You know, maybe I can share with you some of the things I've learned about getting data science off the ground, and then I would love to hear what you've learned about doing data science at scale. That'd be great. Thanks.

The gap between hope and understanding

So, I've thought a lot about what's kind of the root problem of some of these things that we face getting data science started or, you know, even the later stages, and what I've concluded is this. It's really that hope for data science is so high in terms of what we can deliver, but the understanding of how to set teams up for success is so low. And this can mean that your organization kind of accidentally makes it impossible for you to do the job they were so excited to bring you in to do in the first place.

It's really that hope for data science is so high in terms of what we can deliver, but the understanding of how to set teams up for success is so low.

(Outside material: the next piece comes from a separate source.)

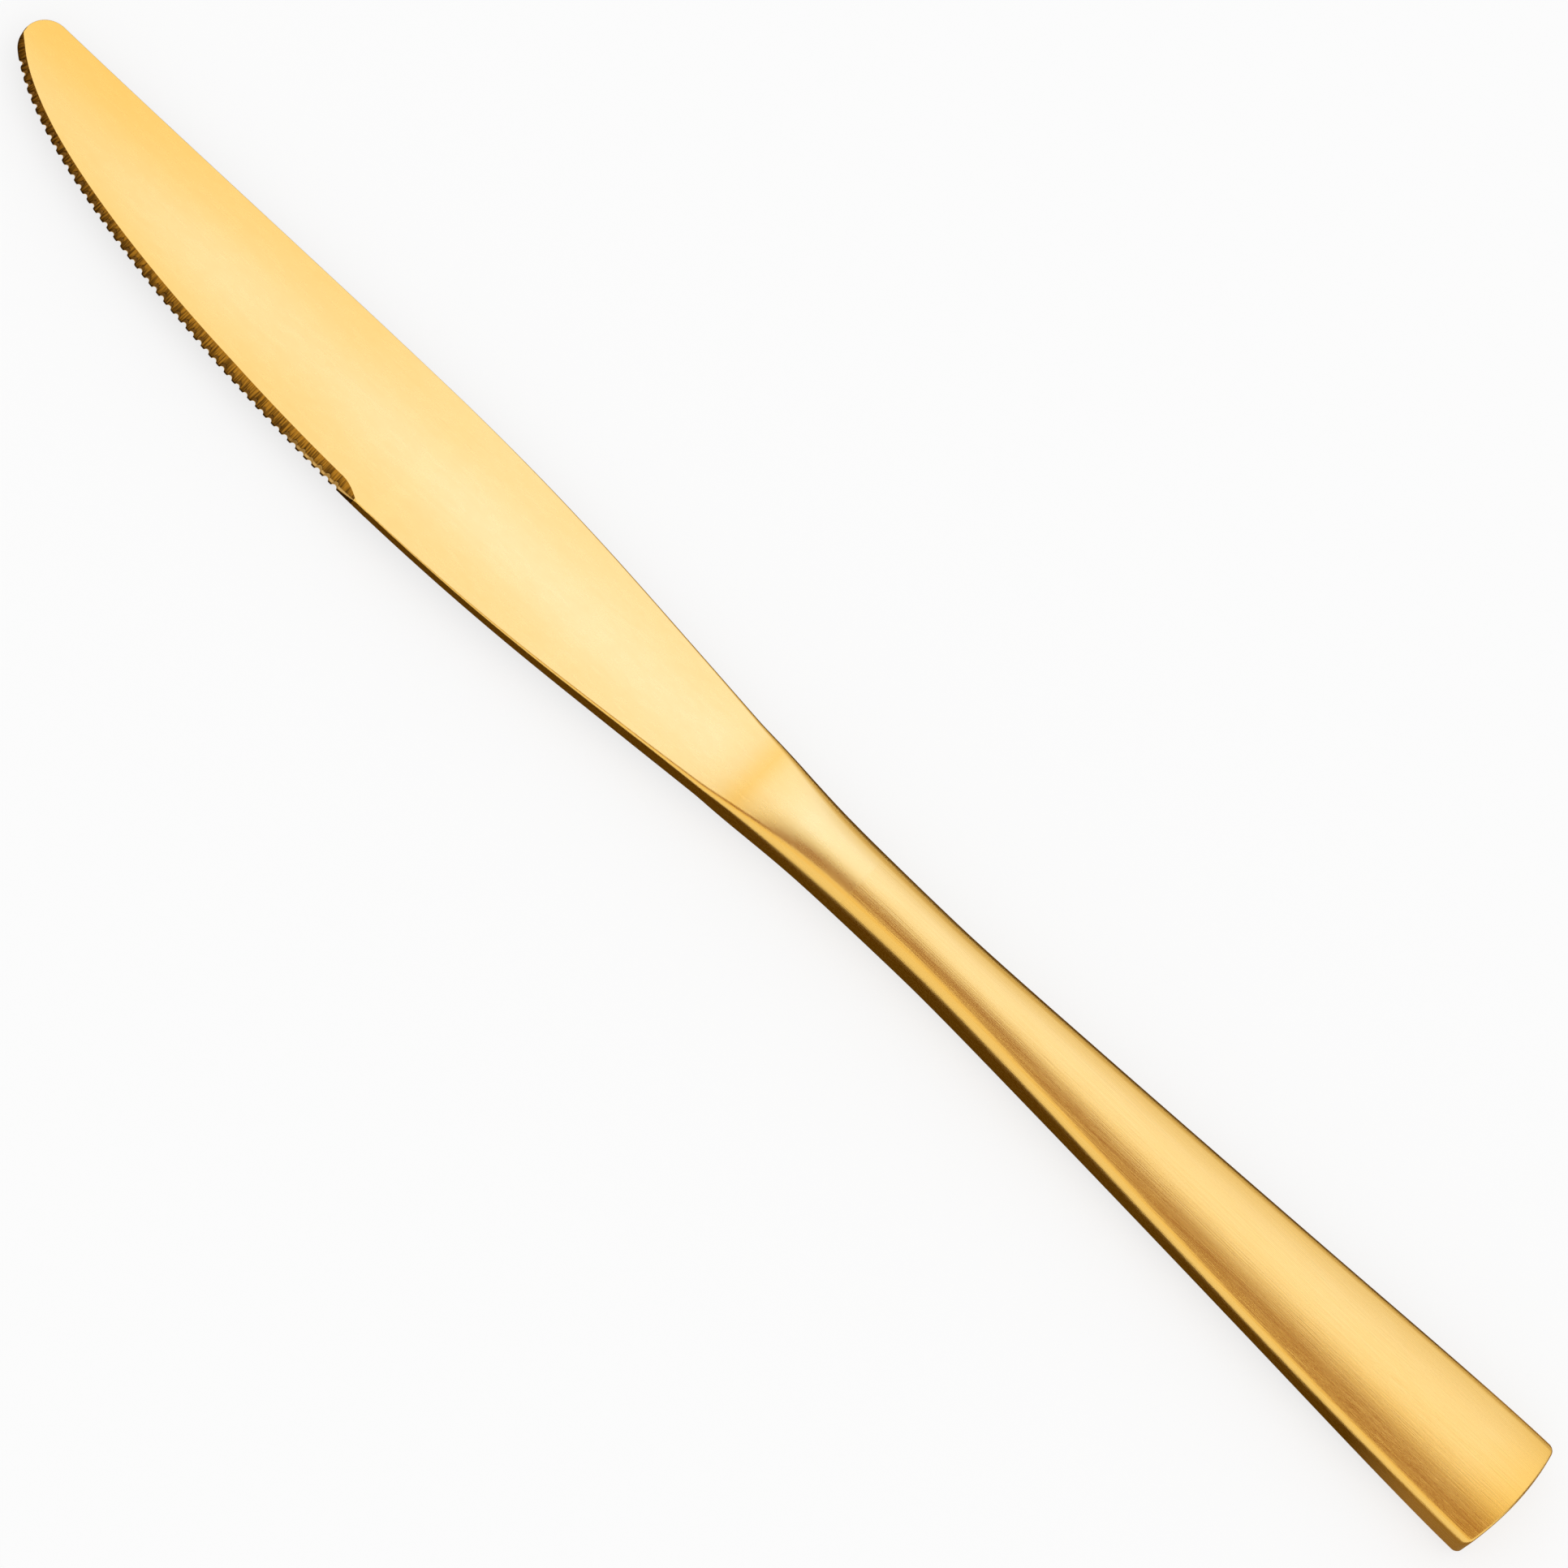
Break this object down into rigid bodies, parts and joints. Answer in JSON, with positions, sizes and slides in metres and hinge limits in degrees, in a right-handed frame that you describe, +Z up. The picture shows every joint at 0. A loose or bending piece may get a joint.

So if you run into these problems, who can you turn to to help you kind of solve these organizational issues that you're facing? And I think the answer is it's you. It's you, the data scientist. It's us, the data scientists. Maybe this shouldn't be our job, but in my experience, the best chance of success is if we take the lead in helping our organizations learn how to make us successful.

So if we're going to do this, I think it's helpful to understand why we find ourselves in this situation where there's this big gap between the hope for what we can deliver and the understanding of how to help us do that. So first of all, the hope part. If you put yourself in the mind of a CEO or another executive who decided to bring a data science team into an organization, these are the kinds of messages they're getting. Data is the world's most valuable resource, right? So if you are someone who's in charge of the long-term strategic direction of an organization, you want to make sure you're not missing these big opportunities to be doing things with data.

And then I think on the flip side of that is fear. Most CEOs think their organizations have to evolve or die, whether they're small and early stage or big and established. The world is changing quickly. They need to stay on the cutting edge and be doing things that are transformative. And part of that is being smart about how they use data. So I think it's these big, high-level ideas that get people excited about what we can deliver.

A story about getting started

Years ago now, I was hired into a transit software company under these circumstances. The CEO was the one who decided that they needed to hire a data scientist. And he told me, I know we have a lot of data, and I know there's more valuable things we could be doing with it. And I'm not sure exactly what that is, but we need you to help figure it out. So I went in knowing there was this uncertainty where I would have to help find the value in the data and help the company realize it. But I also knew I had the backing of the CEO, and so this seemed like a pretty good situation.

So I arrived and started talking to the lead engineer about getting access to the data. And he said, oh, no, I can't give you access to the data. We've built our data pipelines with these particular needs for our production system, and it's not built for analytic queries. It's not safe for me to let you get the data. So immediately, this is a problem, right? And so I had to keep pestering him. I can't do anything if you can't get me the data. So eventually, he agreed, okay, we can try running a query so you can get some data.

So I wrote the query, I checked with him, he approved it, and I sent it off. And I waited and waited, and it seemed like it was taking a really long time. So eventually, I wandered down the hall to ask him if he knew what was going on. And he was not available to talk to me, because he was in the middle of an emergency situation. All the buses in our product on the maps had stopped moving. And why had that happened? Of course, it was because of my one query. So that was the end for a long time of me getting access to that data.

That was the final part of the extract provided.